My maternal grandmother died when I was five so my only memory of her is a blurred image of what I now know must have been the funeral pyre. Over the years we've heard a lot about her and she has always sounded pretty spectacular.
For one thing, when she started travelling abroad on her own after her children were grown, she would have been in her fifties. That's not even middle-aged in our world, but in her era it would have been considered late autumn, time for one last blossoming – grandmotherhood – and winter definitely in the air. My Gran just caught the next plane out.
She did Europe on a shoestring years before the first Lonely Planet on the subject. A person who had never travelled embraced it with gusto. All this I knew from the stories. Tonight I heard it from her – my aunt gave me two letters that she had preserved. One of them was about the first visit to London in September 1970, and the other covered Brussels and Amsterdam soon after.

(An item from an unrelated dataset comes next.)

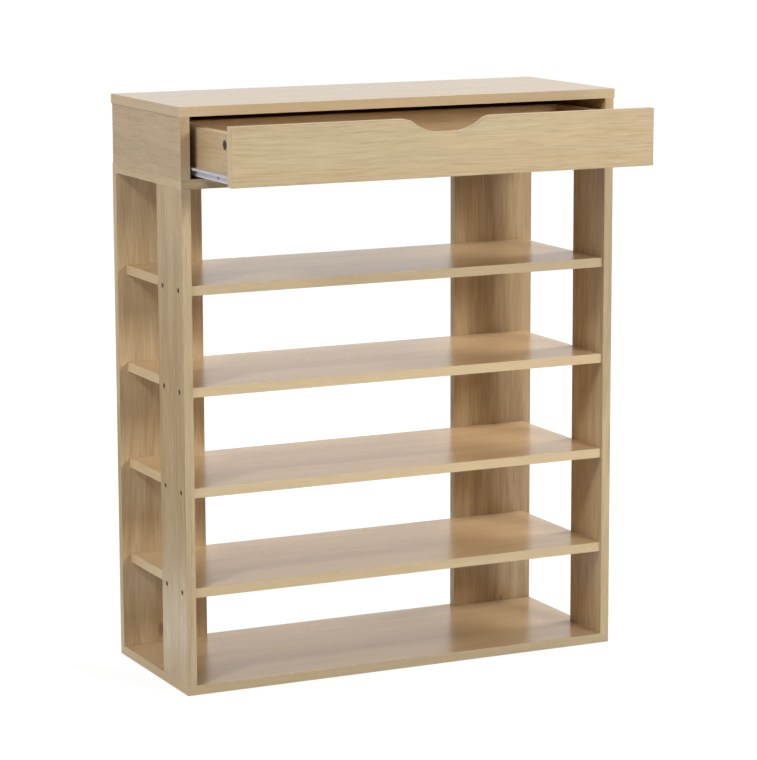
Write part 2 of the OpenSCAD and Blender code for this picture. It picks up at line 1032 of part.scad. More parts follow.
base_panel();
shelf(0);  // shelf_1
shelf(1);  // shelf_2
shelf(2);  // shelf_3
shelf(3);  // shelf_4
front_leg(-1);  // front_leg_left
front_leg(1);  // front_leg_right
rear_leg(-1);  // rear_leg_left
rear_leg(1);  // rear_leg_right
case_floor();
case_side(-1);  // case_side_left
case_side(1);  // case_side_right
top_panel();
case_back();
drawer_front();
drawer_side(-1);  // drawer_side_left
drawer_side(1);  // drawer_side_right
drawer_back();
drawer_bottom();
case_slide(-1);  // case_slide_left
case_slide(1);  // case_slide_right
drawer_slide(-1);  // drawer_slide_left
drawer_slide(1);  // drawer_slide_right
case_roller(-1);  // case_roller_left
case_roller(1);  // case_roller_right
drawer_roller(-1);  // drawer_roller_left
drawer_roller(1);  // drawer_roller_right
case_roller_pins();
drawer_roller_pins();
front_leg_screws();
rear_leg_screws();
base_screws();
case_floor_screws();
case_side_screws();
case_cam_locks();
case_cam_bolts();
case_dowels();
drawer_cam_locks();
drawer_cam_bolts();
drawer_dowels();
drawer_back_screws();
case_slide_screws();
drawer_slide_screws();
back_nails();
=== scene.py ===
# Shoe rack with a drawer: light oak boards, coated roller slides and metal fittings on the CAD frame
import bmesh
import bpy
import math
from mathutils import Matrix, Vector


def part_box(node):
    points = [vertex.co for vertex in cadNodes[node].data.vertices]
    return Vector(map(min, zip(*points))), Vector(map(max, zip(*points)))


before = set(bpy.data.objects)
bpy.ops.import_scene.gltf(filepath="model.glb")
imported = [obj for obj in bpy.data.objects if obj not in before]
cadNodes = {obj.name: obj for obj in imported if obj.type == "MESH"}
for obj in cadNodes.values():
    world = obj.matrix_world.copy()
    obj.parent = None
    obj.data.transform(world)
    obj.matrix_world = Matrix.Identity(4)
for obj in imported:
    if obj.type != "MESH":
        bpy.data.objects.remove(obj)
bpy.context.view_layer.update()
print("frame loaded:", len(cadNodes), "nodes")

cameraView = {
    "place": (-2.1105, -4.4432, 1.3105),  # metres, in the frame of the part
    "looks": (0.4265, 0.8878, -0.1730),
    "roll": -0.18,  # degrees
    "lens": 146.4,  # mm on a sensor 36 mm wide
    "sensor": 36.0,
    "sight": 200.0,  # metres that the camera reaches, past the far side of the floor
}


def aimed(place, direction):  # a camera or lamp that stands at place and looks in the direction
    turn = Vector(direction).to_track_quat("-Z", "Y").to_matrix().to_4x4()
    return Matrix.Translation(place) @ turn


def placeCamera(view):
    data = bpy.data.cameras.new("photoCamera")
    data.sensor_fit = "HORIZONTAL"
    data.sensor_width = view["sensor"]
    data.lens = view["lens"]
    data.clip_end = view["sight"]
    camera = bpy.data.objects.new("photoCamera", data)
    bpy.context.collection.objects.link(camera)
    roll = Matrix.Rotation(math.radians(view["roll"]), 4, "Z")
    camera.matrix_world = aimed(view["place"], view["looks"]) @ roll
    bpy.context.scene.camera = camera


placeCamera(cameraView)
print("camera placed")


# Node helpers

def feed(tree, socket, value):
    if isinstance(value, bpy.types.NodeSocket):
        tree.links.new(value, socket)
    else:
        socket.default_value = value


def addNode(tree, kind, settings=None, inputs=None):
    node = tree.nodes.new(kind)
    for name, value in (settings or {}).items():
        setattr(node, name, value)
    for name, value in (inputs or {}).items():
        feed(tree, node.inputs[name], value)
    return node


def calc(tree, operation, *values):
    inputs = {index: value for index, value in enumerate(values)}
    return addNode(tree, "ShaderNodeMath", {"operation": operation}, inputs).outputs[0]


def times(tree, first, second):
    return calc(tree, "MULTIPLY", first, second)


def timesPlus(tree, first, second, onto):  # onto + first * second
    return calc(tree, "MULTIPLY_ADD", first, second, onto)


def swing(tree, value, amount, onto):  # onto + amount * (value - 0.5)
    return timesPlus(tree, calc(tree, "SUBTRACT", value, 0.5), amount, onto)


def mixColour(tree, mode, factor, first, second):
    settings = {"data_type": "RGBA", "blend_type": mode}
    return addNode(tree, "ShaderNodeMix", settings, {0: factor, 6: first, 7: second}).outputs[2]


def mixValue(tree, factor, first, second):
    inputs = {0: factor, 2: first, 3: second}
    return addNode(tree, "ShaderNodeMix", {"data_type": "FLOAT"}, inputs).outputs[0]


def ramp(tree, value, low, high):  # a smooth step from 0 at low to 1 at high
    settings = {"interpolation_type": "SMOOTHSTEP"}
    return addNode(tree, "ShaderNodeMapRange", settings, {0: value, 1: low, 2: high}).outputs[0]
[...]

They recorded her first encounters with a washing machine, canned meatballs and a martini. That she walked from Westminster Abbey to Buckingham Palace and back because "the taxis are expensive". The wonder that an Indian in the seventies felt at the vastness of Selfridges, the fact that "in the West" small towns and villages enjoyed the same amenities as the cities. In the Netherlands, she'd "seen many pretty girls and none of them wore make-up". In Belgium she noted that "most of the tourists are American". In England, she was awestruck by the fact that the Englishwoman she stayed with worked from "morn till midnight" because "she has no help at all". Though India provided a lot of household help, it did not have melamine crockery, Revlon lipsticks or foreign bras then, so she bought these for her daughters and nieces.
Her style of travel writing strung events together on an invisible thread of thought rather than any compulsion of mundane logic. Descriptions of St Paul's, apple trees and the Surrey countryside tumbled together, high art was mixed up with a prosaic bit about having to haul luggage at Heathrow. There was a bipolar swinging from breathless excitement to inconsequent worry. Over it all floated an everything-will-please-me-because-I'm-on-holiday adjustment to the flow.
I recognized it all. At two in the morning I was staring in shock at the place where my voice comes from, the source code written before I was born, before my parents even met, for the many, many emails sent on my own travels.
I didn't know there was anybody else in my family who had this urge to send back despatches with copious detail about where you went and what you did, talking about taxis and telephone booths, being naive about the people you met, and thrilling to the fact that something was exactly as you'd read about in some book.
Her accounts were long and chatty but there was much that she didn't say about a deeply personal roller coaster ride of glee and fear, and a swelling delight in the fact that she
could. I looked out for a long time at the dark trees, feeling weird that I knew this.
Interestingly, she also said that "in the air-ports now they check your baggage and yourself because of the recent hi-jackings". I didn't know it had started that early, nor that they used to hyphenate those words.